As a 2020 presidential candidate, Buttigieg touted his efforts as South Bend mayor to revitalize the city’s downtown through pedestrian improvements, and he has been spotted bicycling to work in Washington.

He is seen in Democratic circles as a possible presidential candidate in the future. People close to Buttigieg tell Reuters the transportation secretary is using his position to build relationships with mayors of midsize American cities who could later be helpful if he runs again.

STIFF COMPETITION

Demand for the Transportation Department’s competitive grants is already high. The agency says it considered 157 eligible projects this year for INFRA, the program that funded the Henderson highway makeover. A total of 24 won funding.

The administration will get $1.5 billion for INFRA next year, a 50% increase.

“For every dollar we have to give out, there are about 10 in impressive applications coming in,” Buttigieg said.

The new law also expands other existing competitive grants and creates new programs to repair bridges, reduce roadway deaths, upgrade airport terminals, and reconnect inner-city neighborhoods that were displaced by the freeway-building boom of the 20th century, among other areas.

Researchers have found that states that vote for the president in power have gotten more of these competitive transportation dollars under past administrations.
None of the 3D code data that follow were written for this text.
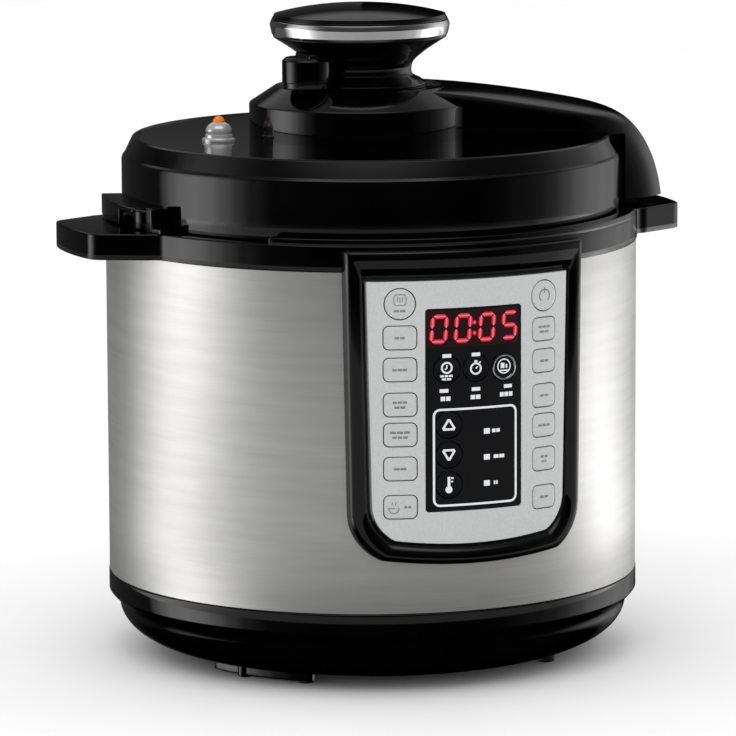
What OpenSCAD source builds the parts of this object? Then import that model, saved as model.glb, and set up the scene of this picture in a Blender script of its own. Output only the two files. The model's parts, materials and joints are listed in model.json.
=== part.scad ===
// Electric pressure cooker, six-litre class. Millimetres, +Z up.
// The origin is on the standing surface, on the axis of the round body.
// The control panel faces -Y and the lid arm points to +X.
// Angles named *_az are measured about Z from the front (-Y) towards +X.

/* [Body] */
// Outer radius of the brushed steel sleeve
body_r = 145; // [143:0.5:146]
// Sheet thickness of the sleeve
sleeve_t = 0.8; // [0.6:0.1:1]
// Height of the sleeve's lower edge
sleeve_low = 46; // [44:1:48]
// Height of the sleeve's upper edge
sleeve_top = 227; // [225:1:228]
// Radius at which the bottom bowl meets the bottom cover
bowl_in_r = 98; // [96:1:100]
// Wall of the plastic mouldings
wall = 2.5; // [2:0.1:3]

/* [Collar] */
// Height of the collar's top face
collar_top = 241; // [240:0.5:242]
// Height of the raised front part of the collar
raised_top = 244.5; // [243.5:0.5:245]
// Half width of a side handle
handle_half = 45; // [40:1:48]
// Distance from the axis to a handle's tip
handle_tip = 174.5; // [170:0.5:178]

/* [Pot] */
// Inner radius of the cooking pot
pot_r = 110; // [108:0.5:110]
// Height of the pot's underside
pot_low = 72; // [72:0.5:74]
// Height of the pot's rim
pot_rim = 231; // [230.5:0.5:231]
// Number of bayonet lugs round the lid
lug_count = 6; // [6]

/* [Lid] */
// Radius of the lid's upright wall
lid_r = 136; // [135:0.5:136]
// Height of the top of the upright wall
lid_wall_top = 273; // [271:1:275]
// Height of the lid's flat top
lid_top = 284; // [283:0.5:285]
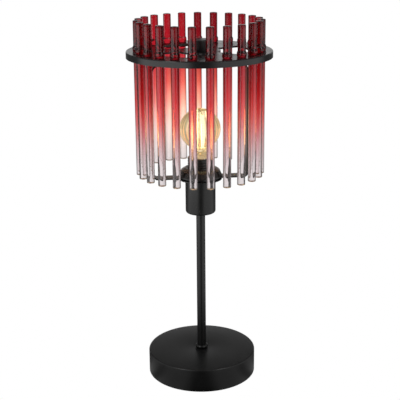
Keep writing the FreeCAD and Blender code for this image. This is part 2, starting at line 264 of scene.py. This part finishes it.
def painted_bulb_glow(tree, shader, split):
    """Painted light: a warm emission on the side of a rod that faces the bulb, standing in for the bulb's
    light caught there.
    """
    place = tree.nodes.new("ShaderNodeTexCoord")
    flat = tree.nodes.new("ShaderNodeVectorMath")
    flat.operation = "MULTIPLY"
    flat.inputs[1].default_value = (-1, -1, 0)
    tree.links.new(place.outputs["Object"], flat.inputs[0])
    inward = tree.nodes.new("ShaderNodeVectorMath")
    inward.operation = "NORMALIZE"
    tree.links.new(flat.outputs["Vector"], inward.inputs[0])
    facing = tree.nodes.new("ShaderNodeVectorMath")
    facing.operation = "DOT_PRODUCT"
    tree.links.new(inward.outputs["Vector"], facing.inputs[0])
    tree.links.new(place.outputs["Normal"], facing.inputs[1])
    # Painted light: brightest on the side that faces the lamp's axis
    lit = range_node(tree, facing.outputs["Value"], 0.35, 1.0)
    middle = (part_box("bulb_filaments")[0].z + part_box("bulb_filaments")[1].z) / 2 + 12 * MM
    reach = 62 * MM
    near = range_node(tree, split.outputs["Z"], middle - reach, middle + reach)
    # Painted glow band: warm emission strongest a little above the bars' middle, fading up and down
    band = ramp_node(tree, near, [(0.0, (0, 0, 0)), (0.25, (0.50, 0.40, 0.26)), (0.5, (1.0, 0.80, 0.46)),
                                  (0.75, (0.5, 0.20, 0.08)), (1.0, (0, 0, 0))])
    colour = mix_colour(tree, lit, 0.0, band.outputs["Color"])
    tree.links.new(colour, shader.inputs["Emission Color"])
    shader.inputs["Emission Strength"].default_value = PAINTED_GLOW_STRENGTH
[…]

Christopher Lawrence, a political science professor at Middle Georgia State University, found that states that voted for Democratic President Barack Obama in the 2008 and 2012 elections received a majority of the funds awarded under his administration’s TIGER grant program, which supported projects that had a “significant” regional or national impact. The administration highlighted new light rail lines and bike lanes in urban areas.

After Trump won election in 2016, his administration renamed the program BUILD and steered more money toward rural areas. States that voted for him then received most of the money, Lawrence found.

A Transportation Department official, speaking on condition of anonymity, said the agency has improved its internal controls to make sure the projects it selects are worthy investments that follow the guidelines laid out by Congress. The department will work with independent watchdogs as well, the official said.

State officials say the DOT’s increase in discretionary funds could potentially make funding less predictable for years to come. After all, the infrastructure package will be in place in 2026 – two years after the next presidential election.

“With these big discretionary programs, you’re going to see shifts based on who’s sitting in the White House,” said Jim Tymon, executive director of the American Association of State Highway and Transit Officials.

“We’re going to see that on a scale that we haven’t seen before.”